Following in the wake of its merger last year with OUB to become Singapore's biggest bank, UOB is set to take private a couple of listed subsidiaries.
The subsidiaries in question are Overseas Union Trust (of which it owns 52.86%) and Industrial Commercial Bank (of which it owns 87.45%). The banks have a collective net asset value of S$1.25 billion and UOB will pay out S$168 million to privatize them and buy out minorities.
ING will act as independent financial advisor to the board, and will give a fairness opinion on the offer.
On the surface, UOB seems to be putting its house in order and tidying up its organization structure, readying for more competition from foreign banks. ICB is a fully licensed bank with 10 branches, that lends to small and medium sized enterprizes. OUT is basically a consumer finance company with a strong business in running nominee accounts.

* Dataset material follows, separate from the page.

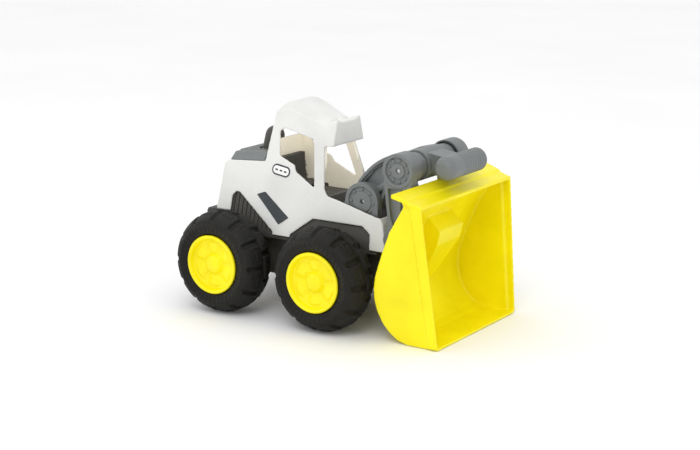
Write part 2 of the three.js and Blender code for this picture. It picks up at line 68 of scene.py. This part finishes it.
def add_camera():
    data = bpy.data.cameras.new("camera")
    data.lens = LENS
    data.sensor_width = SENSOR
    data.clip_end = 20
    cam = bpy.data.objects.new("camera", data)
    bpy.context.scene.collection.objects.link(cam)
    cam.location = Vector(CAMERA_PLACE) * MM
    forward = -look(CAMERA_AZIMUTH, CAMERA_ELEVATION)
    cam.rotation_euler = forward.to_track_quat("-Z", "Y").to_euler()
    bpy.context.scene.camera = cam


# ---- materials ----
class Nodes:
    """Small helper that adds and links shader nodes."""

    def __init__(self, name):
        self.mat = bpy.data.materials.new(name)
        self.mat.use_nodes = True
        self.tree = self.mat.node_tree
        self.bsdf = self.tree.nodes["Principled BSDF"]
        self.coord = self.add("ShaderNodeTexCoord").outputs["Object"]

    def add(self, kind, **values):
        node = self.tree.nodes.new(kind)
        for key, value in values.items():
            if key in node.inputs:
                node.inputs[key].default_value = value
            else:
                setattr(node, key, value)
        return node

    def link(self, a, b):
        self.tree.links.new(a, b)

    def noise(self, scale, detail=4.0, roughness=0.55, stretch=None):
        node = self.add("ShaderNodeTexNoise", Scale=scale, Detail=detail, Roughness=roughness)
        source = self.coord
        if stretch:
            mapping = self.add("ShaderNodeMapping", Scale=stretch)
            self.link(source, mapping.inputs["Vector"])
            source = mapping.outputs["Vector"]
        self.link(source, node.inputs["Vector"])
        return node.outputs["Fac"]

    def ramp(self, fac, stops):
        node = self.add("ShaderNodeValToRGB")
        ramp = node.color_ramp
        while len(ramp.elements) < len(stops):
            ramp.elements.new(0.5)
        for element, (place, value) in zip(ramp.elements, stops):
            element.position = place
            element.color = (*value, 1)
        self.link(fac, node.inputs["Fac"])
        return node.outputs["Color"]

    def mix(self, fac, a, b, blend="MIX"):
        node = self.add("ShaderNodeMix", data_type="RGBA", blend_type=blend)
        for socket, value in ((node.inputs[0], fac), (node.inputs[6], a), (node.inputs[7], b)):
            if hasattr(value, "is_linked"):
                self.link(value, socket)
            else:
                socket.default_value = value if not isinstance(value, tuple) else (*value[:3], 1)
        return node.outputs[2]

    def bump(self, heights):
        """Chains (height socket, distance in m, strength) into the normal."""
        last = None
        for height, distance, strength in heights:
            node = self.add("ShaderNodeBump", Distance=distance, Strength=strength)
            self.link(height, node.inputs["Height"])
            if last:
                self.link(last, node.inputs["Normal"])
            last = node.outputs["Normal"]
        self.link(last, self.bsdf.inputs["Normal"])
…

However, what is probably more interesting about the situation is that UOB will gain access to around S$1 billion of new tier one capital. Given that bankers say it already has too much tier one equity capital (especially relative to DBS and OCBC), this must augur something. Either the bank will have to return some capital to shareholders via a buyback or else look to acquire.
UOB is known to be interested in following DBS into the Hong Kong market, and observers say it has the capacity to buy a large bank in Hong Kong and write the premium it pays over book value off against its plentiful tier one capital.
M&A bankers have started to say that a number of Hong Kong family banks are now seriously considering offers, as they realise that conditions in the local market are getting worse by the month. The major targets for a bank like UOB would be Wing Hang (the Fung family), Wing Lung (the Wu family) and Dah Sing (the Wong family). Of course, David Li's Bank of East Asia would be the biggest and most glorious deal, but Li has repeatedly said he is an acquiror not a seller.
Bankers also say that UOB could easily raise $2 billion of tier two capital if necessary.
As for ING, this is the fourth major independent financial advisory role it has won, and is becoming something of a speciality.